Where before you could feel comfortable knowing she's either okay or will ask for help, now you will harbor constant worry that she might not be okay and you won't be aware of it until it's too late.

Accordingly, you can say to her, you'd like her to UN-burden you by promising that if she is ever in trouble, she will give you the gift of allowing you to help.

That might not work, but at least it will make it clear that if she uses the martyr argument, it'll be for her own benefit, not yours, and that's something.

Readers' thoughts:

· Something about this felt off: Did you have a conversation with her, or with your dad? Be careful. Families where the communication strategy is triangulation often have these giant issues with sorting out what is the truth. Get your parents both in a room together and ask, directly.

· My mother used to say the same things to my sister and me about her health. For her to begin talking to us, it took lots of reinforcement that keeping us in the dark made the burden greater. We’re both nurses, by the way. We have to reinforce the importance of keeping us in the loop all the time with her, but she has done much better.

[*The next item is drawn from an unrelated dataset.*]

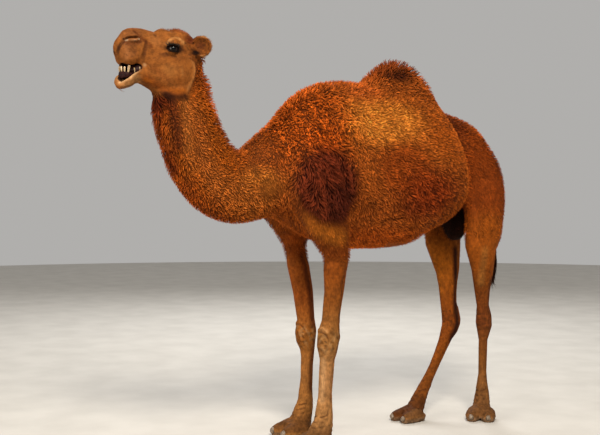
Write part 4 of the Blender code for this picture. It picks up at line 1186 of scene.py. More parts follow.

Keep at it, and have lots of frank conversations.

· I actually ask my mom, “Do you really feel okay, or are you telling me what you think I want to hear?” She will then admit that something is or isn’t going on, or what her fears are. Sometimes you have to be blunt.

· Please recognize that for you this feels like an opportunity to help out your parents, but for your mother, no longer being able to provide for her own basic needs might feel like a loss of control over her life, a loss of autonomy to make decisions about where to live and what to do day-to-day. Receiving money from you can result in a big shift in the power dynamics of your relationship, and she may be worried about that.